O conteúdo substantivo e dialética na História Universal de Hegel | Itamar Freitas

Se a Ideia de História de um ponto de vista Cosmopolita, de Kant, incorporava elementos da Crítica da razão pura e as Lições de História Universal, de Hegel estavam apoiadas em princípios da sua Lógica e na sua Fenomenologia do espírito, é também importante registrar que não há consenso entre os especialistas de que a narrativa da História Universal hegeliana espelhasse a ideia de conhecer dialético (a história da consciência pensando a si e por si mesma), ou seja, que a escrita da História Universal (dos chineses aos germânicos) fosse a reprodução da auto-constituição do conceito, ou seja, da trajetória do saber-certeza ao saber absoluto.[1] Teshale Tibebu, contudo, afirma que o estabelecimento e a hieraquização entre as faculdades do conhecer (sensação, compreensão e razão), princípio básico da Fenomenologia, estaria diretamente relacionada à hieraquização das raças e à consequente criação do eurocentrismo. Ao compreender a representação do mundo concreto hegeliano (sociedade e natureza) como a expressão do movimento da consciência, o historiador etíope, radicado nos EUA, denuncia o eurocentrismo desse sistema mundo, demonstrando que o filósofo classificou os africanos, asiáticos e os europeus, respectiva e progressivamente, como povos das sensibilidades, povos da compreensão e povos da razão.[2]

E não parou por aí.
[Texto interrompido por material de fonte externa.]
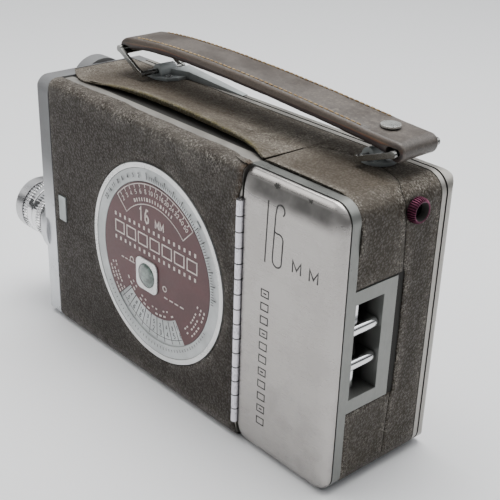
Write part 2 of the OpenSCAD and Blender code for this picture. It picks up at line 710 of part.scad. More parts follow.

O esquematismo lógico de Hegel, segundo Tibebu, fundamentou a classificação dos continentes africano e asiático como exemplos desviantes (contrários) de relevo: homogêneo o primeiro e heterogêneo e sem mediação, o segundo. O continente europeu, ao contrário, era a correção e a harmonia (síntese): possuía terras altas e terras baixas equilibradas por mediações [passagens, rios etc.]. [3] Embora denote ambiguidade (o físico determinando o espiritual ou o espiritual determinando o físico?), Hegel afirma que as marcas do terreno foram transferidas para as formas de organização política (o despotismo entre os africanos e a liberdade para todos, garantida por leis, entre os europeus), mediante as etapas de realização (dialética) da consciência: universalização, particularização e singularização. Assim, seguindo esse processo dialético de constituição do objeto Mundo, Hegel sentencia que os africanos não teriam avançado além da universalização (identidade de raça africana) devido à uniformidade do terreno em que habitavam. Os mongóis (asiáticos), sob fortes contrastes de relevo, teriam constituído apenas algumas nações. Quanto aos caucasianos (europeus), com seu terreno variado e equilibrado, seriam os únicos a migrar da universalização (identidade de raça) à particularização (diferenciação entre nações) e desta à singularização (o gozo da liberdade individual sob a organização de um Estado moderno).[4] O esquematismo também se dava em termos estéticos. Adotando modelos grego de beleza, Hegel interpretava o nariz afilado do caucasiano como indicador de “intelecto perspicaz” e o nariz largo do africano como indicador de “estupidêz”.[5]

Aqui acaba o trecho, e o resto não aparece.